# SERA-siporax=Best media ?



## tlspmm (Feb 1, 2009)

just went to LFS to pick up media for wet dry filter.Wanted to grab bioballs but the manager told me that bioballs are ok but siporax is the best media used in all show tanks in most aquarium expos. He said that one box is rated for 53 gallons so w 120 gallon I would need 3 boxes . After seeing the $24.00 price I decided to go w/ 2. I'm willing to pay more if I think it will benefit my investments(fish) but feel like i paid too much. Came home and googled siporax and 21.999 was the cheapest. anyway the lfs cichlid tank has it in its wet dry filter and the water quality is amazing. Anyone out their trying this stuff.lol :fish:


----------



## mstatdfield (Jan 20, 2008)

I don't have any experience with Siporax, but I used Seachem's Matrix Bio to top off the media in my canister filters (it is also good for wet/dry use). It is a very similar product and you can pick up 4 liters for around $29.99 on most of the major online retailers. Unless your really into supporting your local business I would avoid purchasing anything except fish (also questionable) from your LFS. At least not without checking stuff out online first. I've found that in my area the LFS's charge about double what most online retailers do, and shipping is pretty negligible.


----------



## prov356 (Sep 20, 2006)

> Wanted to grab bioballs but the manager told me that bioballs are ok but siporax is the best media used in all show tanks in most aquarium expos.


He's just being a salesman. Bioballs will do everything that any other biomedia will do. It just 
needs surface area to harbor nitrifying bacteria that will then convert ammonia to nitrite to 
nitrate. It doesn't do anything more than that.

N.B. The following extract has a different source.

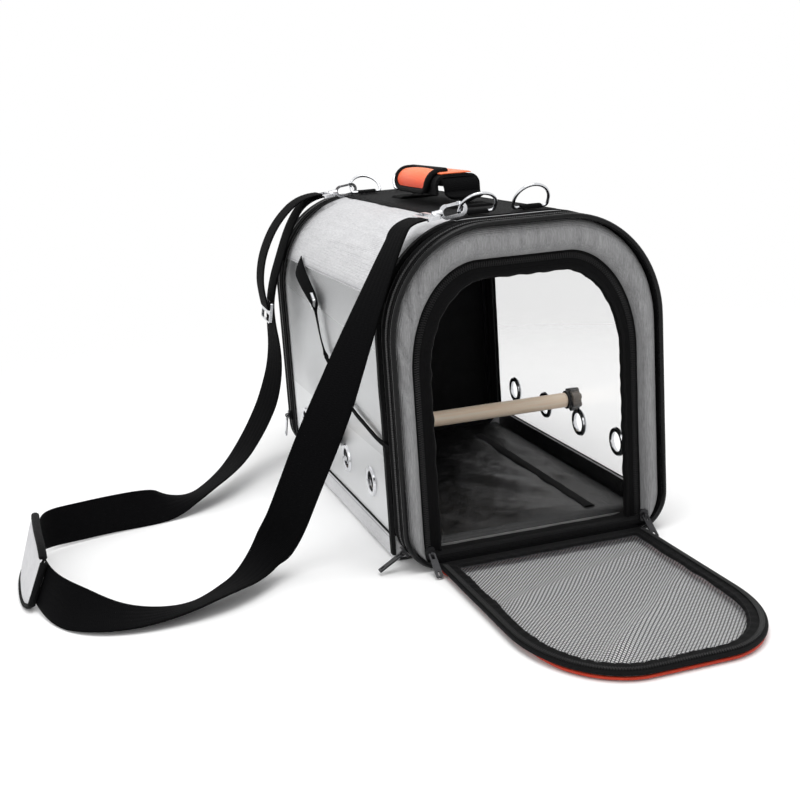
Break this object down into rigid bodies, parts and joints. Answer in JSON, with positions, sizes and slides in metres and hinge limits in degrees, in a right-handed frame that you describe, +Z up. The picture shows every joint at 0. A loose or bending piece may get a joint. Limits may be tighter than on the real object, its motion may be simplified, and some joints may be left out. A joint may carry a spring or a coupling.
{
  "type": "bird travel carrier",
  "caption": "Soft-sided bird travel carrier with an arched net door, clear side windows, a wooden perch, a padded handle and a shoulder strap.",
  "frame": {"origin": "middle of the base, on the surface that the carrier stands on", "axes": "+Z up, -Y towards the door end, +X across to the right as seen from the door end"},
  "size_m": [0.6057, 0.7284, 0.3453],
  "materials": {
    "roof_fabric": "woven",
    "grey_fabric": "heather",
    "black_fabric": "woven",
    "black_nylon": "satin",
    "black_webbing": "ribbed",
    "orange_fabric": "satin",
    "net": "knitted",
    "piping": "gloss",
    "zip": "satin",
    "film": "gloss",
    "board": "matte",
    "steel": "polished",
    "wood": "smooth",
    "knob": "satin"
  },
  "bodies": {
    "carrier": {"base_skin": "black_nylon", "base_board": "board", "floor_mat": "black_nylon", "floor_strip": "black_fabric", "side_skirts": "grey_fabric", "top_cover": "roof_fabric", "cover_lining": "black_nylon", "skirt_lining": "black_nylon", "top_strip": "black_webbing", "left_window": "film", "right_window": "film", "left_eyelets": "steel", "right_eyelets": "steel", "perch": "wood", "perch_studs": "steel", "perch_washers": "steel", "front_panel": "grey_fabric", "door_surround": "black_fabric", "door_sill": "black_fabric", "wire_hoops": "steel", "front_piping": "piping", "front_gusset": "black_fabric", "front_zip": "zip", "rear_piping": "piping", "rear_gusset": "black_fabric", "rear_zip": "zip", "door_hinge_tape": "black_webbing", "handle_feet": "black_webbing", "ring_loops": "black_webbing", "shoulder_strap": "black_webbing", "strap_tail": "black_webbing", "side_tie": "black_webbing", "strap_pad": "grey_fabric", "strap_slide": "steel", "tie_buckle": "steel", "front_slider": "steel", "door_sliders": "steel"},
    "door": {"door_frame": "black_fabric", "door_mesh": "net", "door_piping": "orange_fabric", "door_zip": "zip"},
    "rear_end": {"rear_panel": "grey_fabric", "rear_lining": "black_nylon"},
    "knob_left": {"left_knob": "knob"},
    "knob_right": {"right_knob": "knob"},
    "handle": {"handle_strap": "black_webbing", "handle_wrap": "orange_fabric"},
    "free_ring_front": {"ring_front_right": "steel"},
    "free_ring_rear": {"ring_rear_right": "steel"},
    "hooked_ring_front": {"ring_front_left": "steel", "front_hook": "steel"},
    "hooked_ring_rear": {"ring_rear_left": "steel", "rear_hook": "steel"},
    "gate_front": {"front_gate": "steel"},
    "gate_rear": {"rear_gate": "steel"},
    "pull_front": {"front_pull": "steel"},
    "slider_rear": {"rear_slider": "steel"},
    "pull_rear": {"rear_pull": "steel"},
    "pull_door_left": {"door_pull_left": "steel"},
    "pull_door_right": {"door_pull_right": "steel"}
  },
  "joints": [
    {"name": "door_fold", "type": "hinge", "parent": "carrier", "child": "door", "pos_m": [0, -0.232, 0.009], "axis": [-1, 0, 0], "range_deg": [0, 90]},
    {"name": "rear_fold", "type": "hinge", "parent": "carrier", "child": "rear_end", "pos_m": [0, 0.229, 0.006], "axis": [-1, 0, 0], "range_deg": [0, 90]},
    {"name": "left_knob_turn", "type": "hinge", "parent": "carrier", "child": "knob_left", "pos_m": [-0.1362, -0.016, 0.08], "axis": [1, 0, 0], "continuous": true},
    {"name": "right_knob_turn", "type": "hinge", "parent": "carrier", "child": "knob_right", "pos_m": [0.1362, -0.016, 0.08], "axis": [1, 0, 0], "continuous": true},
    {"name": "handle_lean", "type": "hinge", "parent": "carrier", "child": "handle", "pos_m": [0, -0.01, 0.3085], "axis": [0, 1, 0], "range_deg": [-20, 20]},
    {"name": "front_ring_swing", "type": "hinge", "parent": "carrier", "child": "free_ring_front", "pos_m": [0.026, -0.176, 0.3087], "axis": [1, 0, 0], "range_deg": [-118, 54]},
    {"name": "rear_ring_swing", "type": "hinge", "parent": "carrier", "child": "free_ring_rear", "pos_m": [0.026, 0.176, 0.3087], "axis": [1, 0, 0], "range_deg": [-54, 118]},
    {"name": "front_hooked_swing", "type": "hinge", "parent": "carrier", "child": "hooked_ring_front", "pos_m": [-0.026, -0.176, 0.3087], "axis": [1, 0, 0], "range_deg": [-8, 0]},
    {"name": "rear_hooked_swing", "type": "hinge", "parent": "carrier", "child": "hooked_ring_rear", "pos_m": [-0.026, 0.176, 0.3087], "axis": [1, 0, 0], "range_deg": [0, 8]},
    {"name": "front_gate_press", "type": "hinge", "parent": "hooked_ring_front", "child": "gate_front", "pos_m": [-0.05588, -0.18104, 0.31658], "axis": [0, 1, 0], "range_deg": [0, 12], "stiffness_Nm_per_rad": 0.01},
    {"name": "rear_gate_press", "type": "hinge", "parent": "hooked_ring_rear", "child": "gate_rear", "pos_m": [-0.05588, 0.18104, 0.31658], "axis": [0, 1, 0], "range_deg": [0, 12], "stiffness_Nm_per_rad": 0.01},
    {"name": "front_pull_swing", "type": "hinge", "parent": "carrier", "child": "pull_front", "pos_m": [-0.12929, -0.2155, 0.01605], "axis": [0, 1, 0], "range_deg": [0, 80]},
    {"name": "rear_slider_travel", "type": "slide", "parent": "carrier", "child": "slider_rear", "axis": [0, 0, 1], "range_m": [0, 0.105]},
    {"name": "rear_pull_swing", "type": "hinge", "parent": "slider_rear", "child": "pull_rear", "pos_m": [-0.1349, 0.2155, 0.048], "axis": [0, 1, 0], "range_deg": [0, 100]},
    {"name": "left_door_pull_swing", "type": "hinge", "parent": "carrier", "child": "pull_door_left", "pos_m": [-0.106, -0.2306, 0.0165], "axis": [-1, 0, 0], "range_deg": [0, 105]},
    {"name": "right_door_pull_swing", "type": "hinge", "parent": "carrier", "child": "pull_door_right", "pos_m": [0.106, -0.2306, 0.0165], "axis": [-1, 0, 0], "range_deg": [0, 105]}
  ]
}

> anyway the lfs cichlid tank has it in its wet dry filter and the water quality is amazing.


Biomedia had nothing to do with water clarity. Nothing at all. That's the job of mechanical 
filtration.

Go with the economical choice of bioballs. You did pay too much. You need to spend more to 
fill a wet/dry chamber if buying small ceramic rings. Those are best for smaller chambers like in 
canister filters. Take them back and get your money back. Shop around for the best price on 
biomedia, whatever the style. It all works fine. There's nothing 'better' about one over 
another if it all keeps your ammonia and nitrite levels at 0.

Manufacturers bragging about their biomedia being better than another is kind of like the 
dechlor folks bragging same. Both just have a simple function. Their marketing people just 
get creative and try to come up with something to make their product stand out in some way 
over others. Can't blame them for trying, just don't get fooled by it. The shop guy's must 
have some motivation for trying to sell one over another. $$$  Go with the previous advice 
and shop for your hardware online. Get your advice here or other user forums before buying.


----------